The following example evaluates $S(N)$ for a selection of increasingly large values of $N$—ranging from millions to numbers with dozens of digits. Even the so-called “worst-case” bit patterns, where all binary digits are equal to one, are handled just as easily.

# Demonstration: huge N is easy with the O(log N) method.

a1 = 2
q, r, t = -11, 22, -33

test_Ns = [
    10**6,
    10**9,
    10**12,
    10**15,
    10**18,
    (1 << 60) - 1,   # ~1.15e18 (all 1-bits, "worst-case" bit-pattern)
    (1 << 80) - 1,
    10**30,          # absurdly large, still fine
]

for N in test_Ns:
    S_N = prefix_sum_a(N, a1, q, r, t)
    print(f"N={N:<32}  bits={N.bit_length():>3}  S(N)={S_N}")

This final demonstration highlights the central takeaway: once the hidden structure of the recurrence is exposed, computing a sum of $N$ terms no longer requires work proportional to $N$—only to the number of bits needed to write $N$ down.

Summary

We started with a simple recurrence that defines a sequence by splitting indices into even and odd cases. While computing individual terms is easy, the task of summing the first $N$ terms quickly becomes infeasible when $N$ is large.

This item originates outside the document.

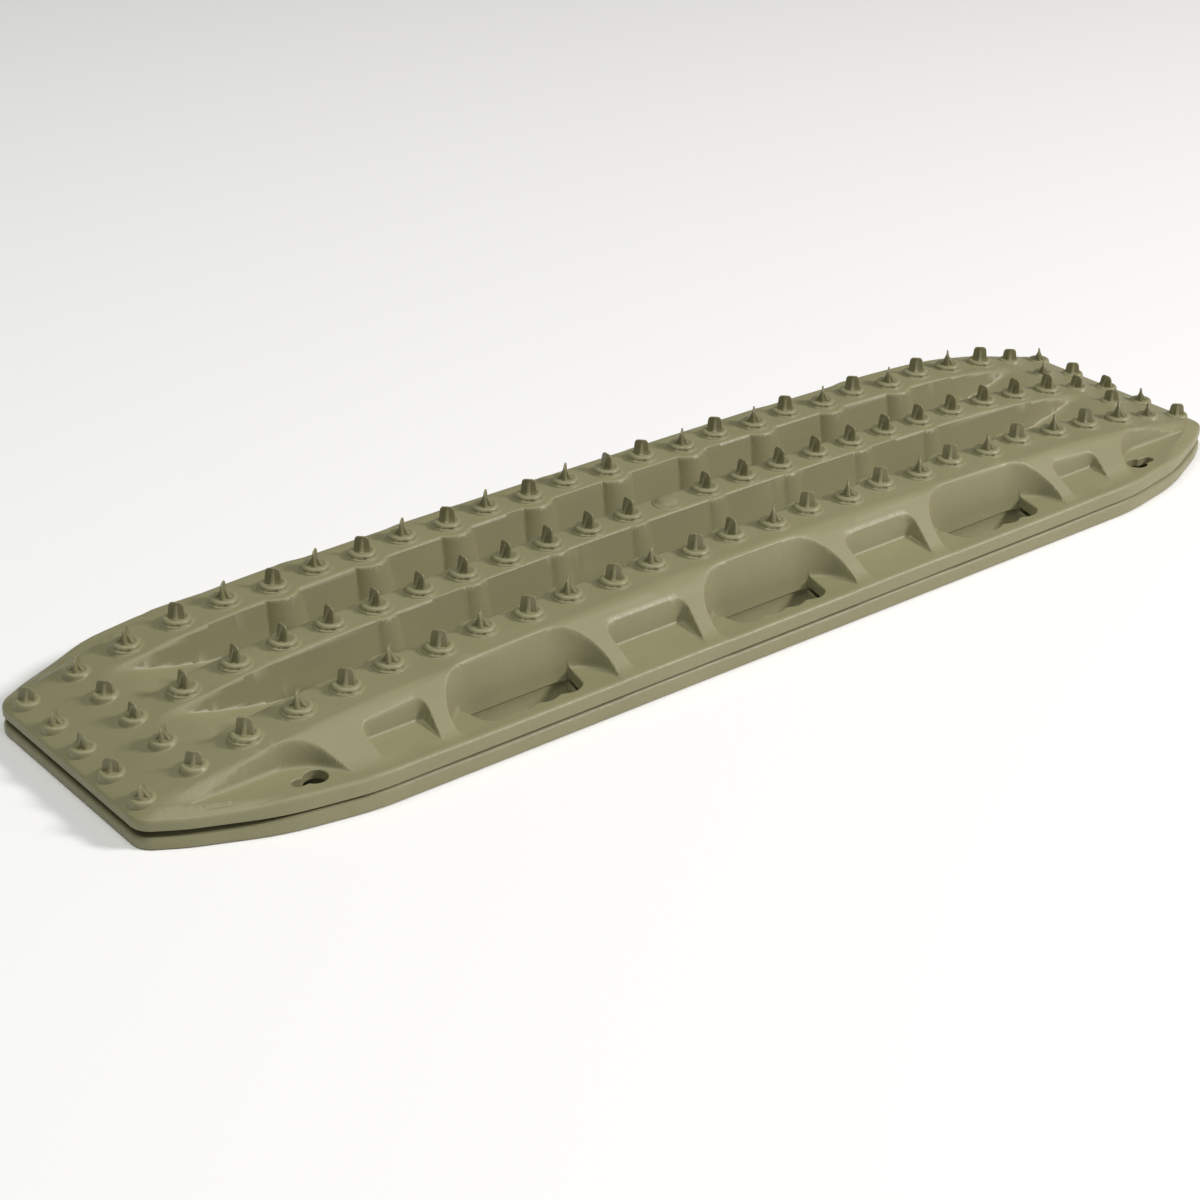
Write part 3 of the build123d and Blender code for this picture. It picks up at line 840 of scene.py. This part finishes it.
def rib_blades():
    blades = []
    for k in range(-ROWS, ROWS):
        x = (row_x(k) + row_x(k + 1)) / 2
        bottom = float(ridge_height(np.array(x))) - RIDGE_RIB_DEPTH
        half = half_width(x) - RIM_BAND
        y = np.arange(-half, half + 0.5, 1.0)
        top = surface_height(np.full(len(y), x), y, WALL) + 1.0
        inside_run = top > bottom + 1.2
        start = None
        for i in range(len(y)):
            if inside_run[i] and start is None:
                start = i
            if start is not None and (not inside_run[i] or i == len(y) - 1):
                if i - start > 3:
                    picked = sorted({start, i - 1, *range(start, i - 1, 3)})
                    first, last = y[picked[0]], y[picked[-1]]
                    tops = list(np.interp(np.linspace(first, last, len(picked)), y, top))
                    blades.append(rib_blade((x, first), (x, last), tops, bottom, RIB))
                start = None
    floor = CHANNEL_FLOOR - WALL + 1.0
    for side in (-1, 1):
        y = side * FLOOR_RIB_MIDDLE
        ends = (-CHANNEL_RUN, y), (CHANNEL_RUN, y)
        blades.append(rib_blade(*ends, [floor] * 2, FLOOR_RIB_BOTTOM, RIB))
        for k in range(-LAST_EVEN_ROW, LAST_EVEN_ROW + 1):
            x, half = row_x(k), FLOOR_RIB_WIDTH / 2
            ends = (x, y - half), (x, y + half)
            blades.append(rib_blade(*ends, [floor] * 2, FLOOR_RIB_BOTTOM, RIB))
    return blades


def end_seats():
    """Level discs under the last row of teeth, which reach into the rim band."""
    radii = np.array([0.0, 5.1, 5.4, 6.1, 7.0, 7.9, 8.8, 9.6, 10.2, 10.55, 10.69])
    heights = seat_profile(radii, np.full(len(radii), True))
    radii, heights = np.append(radii, [10.9, 11.5]), np.append(heights, [heights[-1] - 0.8, -8.0])
    discs = []
    for group, x, y, angle, on_ramp in TEETH:
        if abs(x) < END_ROW_X:
            continue
        base = float(ridge_height(np.array(x)))
        points = [(x, y, base + heights[0])]
        for r, h in zip(radii[1:], heights[1:]):
            for j in range(SEAT_SEGMENTS):
                turn = 2 * math.pi * j / SEAT_SEGMENTS
                points.append((x + r * math.cos(turn), y + r * math.sin(turn), base + h))
        faces = []
        for j in range(SEAT_SEGMENTS):
            k = (j + 1) % SEAT_SEGMENTS
            faces.append((0, 1 + j, 1 + k))
            for i in range(len(radii) - 2):
                a, b = 1 + i * SEAT_SEGMENTS, 1 + (i + 1) * SEAT_SEGMENTS
                faces.append((a + j, b + j, b + k, a + k))
        discs.append((points, faces))
    return discs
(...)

By carefully analyzing how the recurrence behaves under index doubling, we derived closed formulas for the prefix sums $S(2n)$ and $S(2n+1)$. These relations reveal a hidden binary structure: prefix sums at large indices can be expressed entirely in terms of much smaller ones, together with a small amount of local state.

This insight leads directly to an efficient algorithm that processes the binary representation of $N$ and maintains only a constant-size state. As a result, the prefix sum $S(N)$ can be computed exactly in time proportional to the number of bits of $N$, rather than to $N$ itself.

The contrast between the naive and optimized implementations highlights a recurring theme in algorithmic mathematics: once the right structure is identified, problems that initially appear intractable can often be solved with surprising efficiency.